The messianic is what offers powerful hope not because it foretells the future, but it is the secret of a future that takes on a dimension we can barely comprehend. Like a tiny mustard seed sewn in the soil on which we mindlessly tread, and it grows slowly and inconspicuously out of sight until it no longer can be ignored.
As was the case in Jesus’ day, our world is awash with ideological fantasies and fanaticisms about how we are supposed to go about making the world more “just” – whether we are supposed to save it, or simply be saved. In America the much of Christianity has split into warring camps that favor incompatible political strategies.
The religious “right” and the religious “left” are in key respects hardly different from the Sanhedrin and the zealots, both of whom had a hard time making sense of the rabbi who preached a present and coming messianic “kingdom” that did not at any time fit within anyone’s prewired cognitive or theological frames – whether it be those of the Roman praetor, the officious Pharisees, or the revolutionary sicarii.
In the present age of secular disenchantment and spiritual cognitive dissonance, the messianic still stalks us.
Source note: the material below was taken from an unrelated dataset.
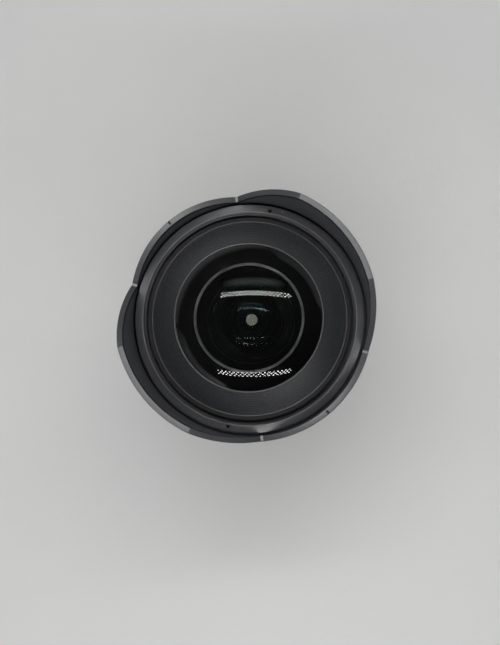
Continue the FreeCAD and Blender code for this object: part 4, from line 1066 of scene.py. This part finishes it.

It is what Derrida called a “specter”, something that is unmistakably present, yet whose shape or substance is not readily discernible.
Jesus himself described the messianic as a “thief in the night” for which we must be ever vigilant and watchful. The messiah brings justice, but as another celebrated twentieth century Jewish philosopher named Emmanuel Levinas, it is always like an in-breaking lightning flash that reveals the face of the other.
Since its initial episode the producers of The Chosen have stressed that they did not want to make about a movie about Jesus per se, but about how those who encountered him must have perceived him. We are still struggling with the possibility of that encounter today, not with Jesus per se but with the “messianic”.
And the moment when it happens may be like no other time, or situation, we have ever experienced. The Chosen gives us a fleeting sense of what the messianic moment might look like in the 21st century, if we can put aside temporarily our deep-rooted religious and intellectual prejudices.